The Green Lanes have changed a lot since I was a kid. It used to just be a series of dirt footpaths and grass with a strip of woodland between the Lanes and the houses of Spinney Crescent and the surrounding streets. I spent literally hundreds of hours as a kid playing in those woods with my mates, riding a clunky and heavy BMX along the Lanes to Totternhoe and walking to the Totternhoe Knolls in the summer. These days there is a gravelled path that runs along that whole stretch, the introduction of which, whilst no doubt leading to better access which is of paramount importance, has resulted in a lot of the charm being lost. Maybe that’s only because I’m looking at the lanes through the rose-tinted prism of nostalgia!
I left the Green Lanes in Dunstable via the alleyway that leads onto the north end of Spinney Crescent. I then took a right down Drovers Way, a left down Pascomb Road, a left onto Beecroft Way and then a right onto Loring Road where my journey was to end.
I moved at a pleasantly plodding pace through the residential streets of my youth with hardly a soul around (despite the fact that it was nearly 10:30). I text ahead to my mum to request the kettle be put on post haste and a few minutes later I was in some fresh clothes, with my feet up and a sweet cup of tea in hand. Up until that point I had covered about 12.5 miles in just under 5 hours – not the fastest of pace but not a bad way to get back on the horse after last week’s cramping fiasco.

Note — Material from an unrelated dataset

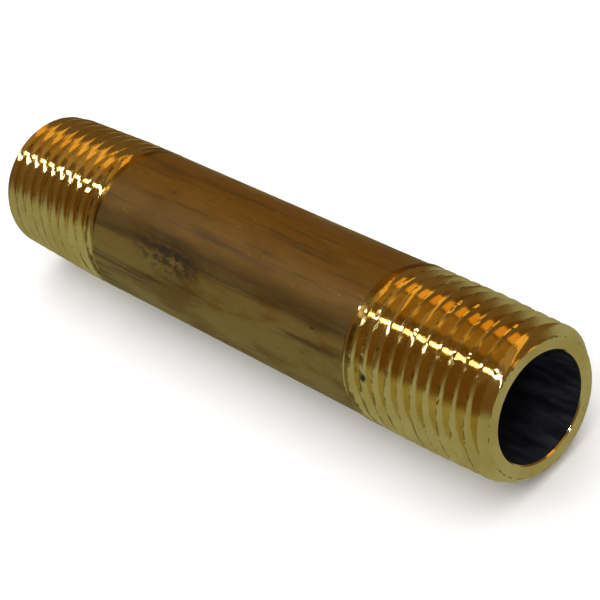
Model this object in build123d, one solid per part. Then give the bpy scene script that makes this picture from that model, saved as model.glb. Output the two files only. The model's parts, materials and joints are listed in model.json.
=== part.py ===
from build123d import *
import os
from math import cos, pi, radians, sin, tan

os.makedirs("parts", exist_ok=True)

# A brass pipe nipple: one length of pipe with a taper pipe thread cut on each end.
# X is the pipe's axis, +Z is up, and the origin is on the axis at mid-length.
# The front end is at +X and the rear end at -X. Every length is in millimetres.

# The pipe: nominal 1/4 inch, cut 2-1/2 inches long
pipe_length = 63.5
pipe_radius = 13.716 / 2
bore_radius = 4.8
bore_edge_break = 0.12

# The thread form on both ends: 18 turns to the inch, 60 degree V, 1 in 16 on the diameter
pitch = 25.4 / 18
radius_taper = 1 / 32
flank_half_angle = 30
thread_depth = 0.95
root_width = 0.12

# The groove cutter stands this far above the crests, and its sides are upright there
cutter_shoulder = 0.04
cutter_height = 0.5

# Each groove starts this many turns outside the end face
lead_in_turns = 1
points_per_turn = 24

# The last crest, thrown up a little proud of the pipe, steps down to it over this length
crest_step_length = 0.3


# Lengths below are measured inwards from the end face, and the groove offset is the place
# of a groove's middle on the +Y side.
class ThreadedEnd:
    def __init__(self, side, face_radius, crest_radius, raised_radius,
                 crest_length, full_depth_length, run_out_length, run_out_rise, groove_offset):
        self.side = side
        self.face_radius = face_radius
        self.crest_radius = crest_radius
        self.raised_radius = raised_radius
        self.crest_length = crest_length
        self.full_depth_length = full_depth_length
        self.run_out_length = run_out_length
        self.run_out_rise = run_out_rise
        self.groove_offset = groove_offset

    def along(self, inwards):
        return self.side * (pipe_length / 2 - inwards)

    def outline(self):
        """Half-profile from the end face to the plain barrel, as (x, radius) points."""
        chamfer = (self.crest_radius - self.face_radius) / (1 - radius_taper)
        cone_end = (self.raised_radius - self.crest_radius) / radius_taper
        steps = [
            (0, bore_radius + bore_edge_break),
            (0, self.face_radius),
            (chamfer, self.face_radius + chamfer),
            (cone_end, self.raised_radius),
            (self.crest_length, self.raised_radius),
            (self.crest_length + crest_step_length, pipe_radius),
        ]
        return [(self.along(inwards), radius) for inwards, radius in steps]

    def root_radius(self, inwards):
        """Radius of the groove's bottom: a cone, which lifts out of the pipe in the run-out."""
        run_out = max(0, inwards - self.full_depth_length) / self.run_out_length
        lift = self.run_out_rise * run_out**1.5
        return self.crest_radius - thread_depth + inwards * radius_taper + lift

    def groove_point(self, turn, across, above_root):
        """A point of the groove section, carried round the right-hand helix by turn."""
        inwards = self.groove_offset + pitch * turn
        radius = self.root_radius(inwards) + above_root
        angle = -self.side * 2 * pi * turn
        return Vector(self.along(inwards + across), radius * cos(angle), radius * sin(angle))

    def groove_curve(self, first_turn, across, above_root):
        """One turn of the helix that a corner of the groove section follows."""
        turns = [first_turn + step / points_per_turn for step in range(points_per_turn + 1)]
        points = [self.groove_point(turn, across, above_root) for turn in turns]
        return Edge.make_spline(points)

    def groove(self):
        """The solid that the die cuts away, built turn by turn from ruled faces."""
        last_length = self.full_depth_length + self.run_out_length - self.groove_offset
        last_turn = int(last_length / pitch) + 1
        faces = []
        for turn in range(-lead_in_turns, last_turn):
            curves = [self.groove_curve(turn, *corner) for corner in groove_section()]
            for curve, next_curve in zip(curves, curves[1:] + curves[:1]):
                faces.append(Face.make_surface_from_curves(curve, next_curve))
        for turn in (-lead_in_turns, last_turn):
            corners = [self.groove_point(turn, *corner) for corner in groove_section()]
            faces.append(Face(Wire.make_polygon(corners, close=True)))
        return Solid(Shell(faces))


def groove_section():
    """Corners of the V groove: (distance along the pipe, height above the root)."""
    shoulder = thread_depth + cutter_shoulder
    top = thread_depth + cutter_height
    half_root = root_width / 2
    half_top = half_root + shoulder * tan(radians(flank_half_angle))
    return [
        (-half_root, 0),
        (-half_top, shoulder),
        (-half_top, top),
        (half_top, top),
        (half_top, shoulder),
        (half_root, 0),
    ]


front = ThreadedEnd(side=1, face_radius=5.95, crest_radius=6.74, raised_radius=6.98,
                    crest_length=15.2, full_depth_length=13.9, run_out_length=1.9,
                    run_out_rise=0.8, groove_offset=0.35)
rear = ThreadedEnd(side=-1, face_radius=6.05, crest_radius=6.56, raised_radius=6.89,
                   crest_length=14.4, full_depth_length=12.6, run_out_length=1.9,
                   run_out_rise=0.8, groove_offset=0.76)


def pipe_blank():
    """The pipe turned to the outline of the crests, with its chamfers and its bore."""
    half_length = pipe_length / 2
    inner_edge = half_length - bore_edge_break
    outside = front.outline() + list(reversed(rear.outline()))
    inside = [(-inner_edge, bore_radius), (inner_edge, bore_radius)]
    profile = Plane.XZ * Polyline(*outside, *inside, close=True)
    return revolve(make_face(profile), Axis.X)


nipple_body = pipe_blank() - front.groove() - rear.groove()
nipple_body.label = "nipple_body"
export_step(nipple_body, "parts/nipple_body.step")
print("volume", nipple_body.volume, "valid", nipple_body.is_valid, "solids", len(nipple_body.solids()))
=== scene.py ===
import json
import math

import bmesh
import bpy
from mathutils import Matrix, Vector, noise


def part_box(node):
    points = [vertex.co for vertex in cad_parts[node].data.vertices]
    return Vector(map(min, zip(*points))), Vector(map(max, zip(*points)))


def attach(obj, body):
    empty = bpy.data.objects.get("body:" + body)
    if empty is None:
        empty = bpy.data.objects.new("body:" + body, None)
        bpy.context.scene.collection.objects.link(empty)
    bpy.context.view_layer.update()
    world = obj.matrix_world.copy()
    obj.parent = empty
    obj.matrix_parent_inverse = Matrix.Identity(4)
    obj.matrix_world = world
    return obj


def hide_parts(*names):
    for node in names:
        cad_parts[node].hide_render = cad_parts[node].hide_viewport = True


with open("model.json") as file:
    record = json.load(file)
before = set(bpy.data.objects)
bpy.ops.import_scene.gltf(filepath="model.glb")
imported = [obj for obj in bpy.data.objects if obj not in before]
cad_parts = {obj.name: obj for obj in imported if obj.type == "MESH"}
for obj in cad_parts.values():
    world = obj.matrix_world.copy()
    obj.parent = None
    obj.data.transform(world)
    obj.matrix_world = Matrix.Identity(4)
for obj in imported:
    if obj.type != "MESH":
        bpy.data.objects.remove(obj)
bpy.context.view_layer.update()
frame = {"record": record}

# A brass pipe nipple on a pale table. Lengths are in metres. X is the pipe's axis, the front
# end is at +X, and distances called inwards are measured from an end face towards the middle.

NODE = "nipple_body"
MM = 0.001
low_corner, high_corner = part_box(NODE)
mounts = {mount["name"]: mount for mount in frame["record"]["mounts"]}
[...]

Of course, I wasn’t done walking for today yet.
As the car was out of action now until Tuesday, I still had the small matter of walking back from my mum’s house to my house pushing Niamhy in her pushchair with all of our bags hanging on the back. I didn’t realise this but the distance from my mum’s house to our house, using the route that we took, is just south of 2 miles. It doesn’t feel that far and it’s a route no doubt countless Dunstable mums do pushing pushchairs every day. That said, I’m sure as a member of the public it’s not every day that you see a big lump of a man in a hoody and jeans pushing a bright pink Minnie Mouse pushchair (using his knuckles as the handles are too low) across the centre of Dunstable!